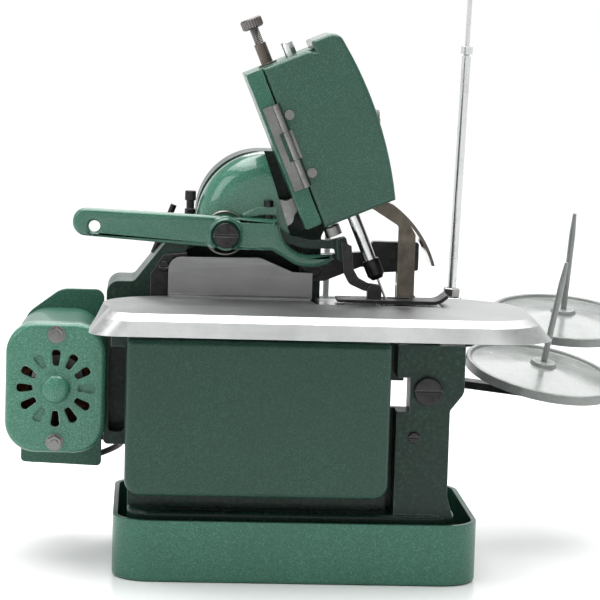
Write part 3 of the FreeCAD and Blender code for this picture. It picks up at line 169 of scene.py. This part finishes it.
def bump(tree, shader, height, strength, distance, softened=0.0003):
    """Fine relief over edges that are rounded off by the softened radius."""
    soft = node(tree, "Bevel", {"Radius": softened}, samples=BEVEL_SAMPLES).outputs["Normal"]
    made = node(tree, "Bump", {"Height": height, "Strength": strength, "Distance": distance, "Normal": soft})
    tree.links.new(made.outputs["Normal"], shader.inputs["Normal"])


def edges(tree, radius):
    """1 along a sharp or rounded edge and 0 on a flat face, from how far the softened normal turns."""
    soft = node(tree, "Bevel", {"Radius": radius}, samples=BEVEL_SAMPLES).outputs["Normal"]
    true = node(tree, "NewGeometry").outputs["Normal"]
    agree = node(tree, "VectorMath", {0: soft, 1: true}, operation="DOT_PRODUCT").outputs["Value"]
    return ramp(tree, agree, [(0.72, 1.0), (0.985, 0.0)])


def hammertone(name, shade=1.0, rounded=0.0012, fleck=0.45, gloss=0.22, rough=(0.30, 0.44),
               edge_wear_and_highlight=(0.26, 0.36, 0.32)):
    """Sea-green hammered enamel: fine mottled cells under a glossy coat, and another colour on patches of
    the edges.

    The shade factor gives lighter and darker copies of the one enamel, part by part: painted light and
    shade.
    The edge colour is pale on most parts, partly paint thinned by wear and partly a painted highlight; on
    the tray it is dark, where the paint has chipped to the iron."""
    material, tree, shader = new_material(name, metallic=0.05, coat_weight=gloss, coat_roughness=0.07,
                                          specular_ior_level=0.22)
    place = node(tree, "TexCoord").outputs["Object"]
    cells = node(tree, "TexVoronoi", {"Vector": place, "Scale": 1400.0, "Smoothness": 0.8},
                 feature="SMOOTH_F1").outputs["Distance"]
    grain = noise(tree, place, 1700.0, 3.0, 0.6)
    patches = noise(tree, place, 22.0, 3.0, 0.55)
    # The shade factor scales the whole enamel lighter or darker: painted light and shade for each part.
    dark = shaded((0.010, 0.042, 0.027), shade)
    middle = shaded((0.018, 0.066, 0.044), shade)
    light = shaded((0.034, 0.100, 0.071), shade)
    mottle = ramp(tree, cells, [(0.12, dark), (0.42, middle), (0.8, light)])
    speckled = mixed(tree, ramp(tree, grain, [(0.58, 0.0), (0.72, fleck)]), mottle, light)
    aged = mixed(tree, ramp(tree, patches, [(0.35, 0.25), (0.65, 0.0)]), speckled, dark)
    chips = ramp(tree, noise(tree, place, 130.0, 3.0), [(0.42, 0.0), (0.62, 0.7)])
    # Edge patches: wear on the tray, and wear with a painted highlight where the edge colour is pale.
    wear_and_highlight_mask = node(tree, "Math", {0: edges(tree, 0.0009), 1: chips}, operation="MULTIPLY").outputs[0]
    colour = mixed(tree, wear_and_highlight_mask, aged, shaded(edge_wear_and_highlight, shade))
    tree.links.new(colour, shader.inputs["Base Color"])
    tree.links.new(ramp(tree, patches, [(0.3, rough[0]), (0.7, rough[1])]), shader.inputs["Roughness"])
    bump(tree, shader, cells, 0.3, 0.00018, rounded)
    return material


def shaded_rough_casting(name):
    """The same enamel laid thick over a sand casting, darker in its hollows and grimed with oil.

    Its colours are much darker than the enamel's, as painted shade on the castings, and every edge is pale:
    wear and a painted highlight.
    """
    material, tree, shader = new_material(name, metallic=0.05, coat_weight=0.12, coat_roughness=0.12,
                                          specular_ior_level=0.22)
    place = node(tree, "TexCoord").outputs["Object"]
    sand = noise(tree, place, 420.0, 5.0, 0.65)
    lumps = noise(tree, place, 60.0, 3.0, 0.5)
    oil = noise(tree, place, 18.0, 4.0, 0.6)
    # Painted shade: the castings' colours are kept far darker than the enamel's.
    body = ramp(tree, sand, [(0.3, (0.004, 0.014, 0.010)), (0.52, (0.008, 0.029, 0.019)),
                             (0.78, (0.030, 0.078, 0.056))])
    grimed = mixed(tree, ramp(tree, oil, [(0.42, 0.0), (0.68, 0.7)]), body, (0.010, 0.020, 0.016))
    # Pale along every edge: wear and a painted highlight.
    edge_wear_and_highlight = mixed(tree, edges(tree, 0.0008), grimed, (0.22, 0.31, 0.27))
    tree.links.new(edge_wear_and_highlight, shader.inputs["Base Color"])
    tree.links.new(ramp(tree, oil, [(0.3, 0.42), (0.7, 0.22)]), shader.inputs["Roughness"])
    height = node(tree, "Math", {0: sand, 1: lumps}, operation="ADD").outputs[0]
    bump(tree, shader, height, 0.5, 0.0006, 0.0012)
    return material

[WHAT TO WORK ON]
From the listing above, reproduce all the lines exactly.

[WRITTEN RESPONSE]
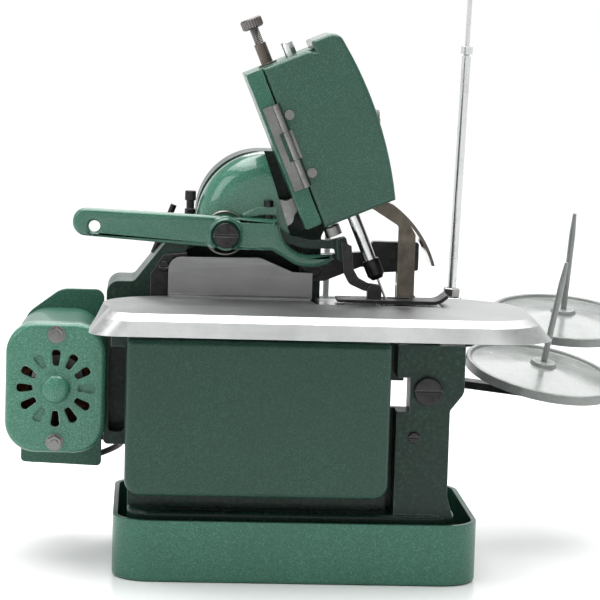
Write part 3 of the FreeCAD and Blender code for this picture. It picks up at line 169 of scene.py. This part finishes it.
def bump(tree, shader, height, strength, distance, softened=0.0003):
    """Fine relief over edges that are rounded off by the softened radius."""
    soft = node(tree, "Bevel", {"Radius": softened}, samples=BEVEL_SAMPLES).outputs["Normal"]
    made = node(tree, "Bump", {"Height": height, "Strength": strength, "Distance": distance, "Normal": soft})
    tree.links.new(made.outputs["Normal"], shader.inputs["Normal"])


def edges(tree, radius):
    """1 along a sharp or rounded edge and 0 on a flat face, from how far the softened normal turns."""
    soft = node(tree, "Bevel", {"Radius": radius}, samples=BEVEL_SAMPLES).outputs["Normal"]
    true = node(tree, "NewGeometry").outputs["Normal"]
    agree = node(tree, "VectorMath", {0: soft, 1: true}, operation="DOT_PRODUCT").outputs["Value"]
    return ramp(tree, agree, [(0.72, 1.0), (0.985, 0.0)])


def hammertone(name, shade=1.0, rounded=0.0012, fleck=0.45, gloss=0.22, rough=(0.30, 0.44),
               edge_wear_and_highlight=(0.26, 0.36, 0.32)):
    """Sea-green hammered enamel: fine mottled cells under a glossy coat, and another colour on patches of
    the edges.

    The shade factor gives lighter and darker copies of the one enamel, part by part: painted light and
    shade.
    The edge colour is pale on most parts, partly paint thinned by wear and partly a painted highlight; on
    the tray it is dark, where the paint has chipped to the iron."""
    material, tree, shader = new_material(name, metallic=0.05, coat_weight=gloss, coat_roughness=0.07,
                                          specular_ior_level=0.22)
    place = node(tree, "TexCoord").outputs["Object"]
    cells = node(tree, "TexVoronoi", {"Vector": place, "Scale": 1400.0, "Smoothness": 0.8},
                 feature="SMOOTH_F1").outputs["Distance"]
    grain = noise(tree, place, 1700.0, 3.0, 0.6)
    patches = noise(tree, place, 22.0, 3.0, 0.55)
    # The shade factor scales the whole enamel lighter or darker: painted light and shade for each part.
    dark = shaded((0.010, 0.042, 0.027), shade)
    middle = shaded((0.018, 0.066, 0.044), shade)
    light = shaded((0.034, 0.100, 0.071), shade)
    mottle = ramp(tree, cells, [(0.12, dark), (0.42, middle), (0.8, light)])
    speckled = mixed(tree, ramp(tree, grain, [(0.58, 0.0), (0.72, fleck)]), mottle, light)
    aged = mixed(tree, ramp(tree, patches, [(0.35, 0.25), (0.65, 0.0)]), speckled, dark)
    chips = ramp(tree, noise(tree, place, 130.0, 3.0), [(0.42, 0.0), (0.62, 0.7)])
    # Edge patches: wear on the tray, and wear with a painted highlight where the edge colour is pale.
    wear_and_highlight_mask = node(tree, "Math", {0: edges(tree, 0.0009), 1: chips}, operation="MULTIPLY").outputs[0]
    colour = mixed(tree, wear_and_highlight_mask, aged, shaded(edge_wear_and_highlight, shade))
    tree.links.new(colour, shader.inputs["Base Color"])
    tree.links.new(ramp(tree, patches, [(0.3, rough[0]), (0.7, rough[1])]), shader.inputs["Roughness"])
    bump(tree, shader, cells, 0.3, 0.00018, rounded)
    return material


def shaded_rough_casting(name):
    """The same enamel laid thick over a sand casting, darker in its hollows and grimed with oil.

    Its colours are much darker than the enamel's, as painted shade on the castings, and every edge is pale:
    wear and a painted highlight.
    """
    material, tree, shader = new_material(name, metallic=0.05, coat_weight=0.12, coat_roughness=0.12,
                                          specular_ior_level=0.22)
    place = node(tree, "TexCoord").outputs["Object"]
    sand = noise(tree, place, 420.0, 5.0, 0.65)
    lumps = noise(tree, place, 60.0, 3.0, 0.5)
    oil = noise(tree, place, 18.0, 4.0, 0.6)
    # Painted shade: the castings' colours are kept far darker than the enamel's.
    body = ramp(tree, sand, [(0.3, (0.004, 0.014, 0.010)), (0.52, (0.008, 0.029, 0.019)),
                             (0.78, (0.030, 0.078, 0.056))])
    grimed = mixed(tree, ramp(tree, oil, [(0.42, 0.0), (0.68, 0.7)]), body, (0.010, 0.020, 0.016))
    # Pale along every edge: wear and a painted highlight.
    edge_wear_and_highlight = mixed(tree, edges(tree, 0.0008), grimed, (0.22, 0.31, 0.27))
    tree.links.new(edge_wear_and_highlight, shader.inputs["Base Color"])
    tree.links.new(ramp(tree, oil, [(0.3, 0.42), (0.7, 0.22)]), shader.inputs["Roughness"])
    height = node(tree, "Math", {0: sand, 1: lumps}, operation="ADD").outputs[0]
    bump(tree, shader, height, 0.5, 0.0006, 0.0012)
    return material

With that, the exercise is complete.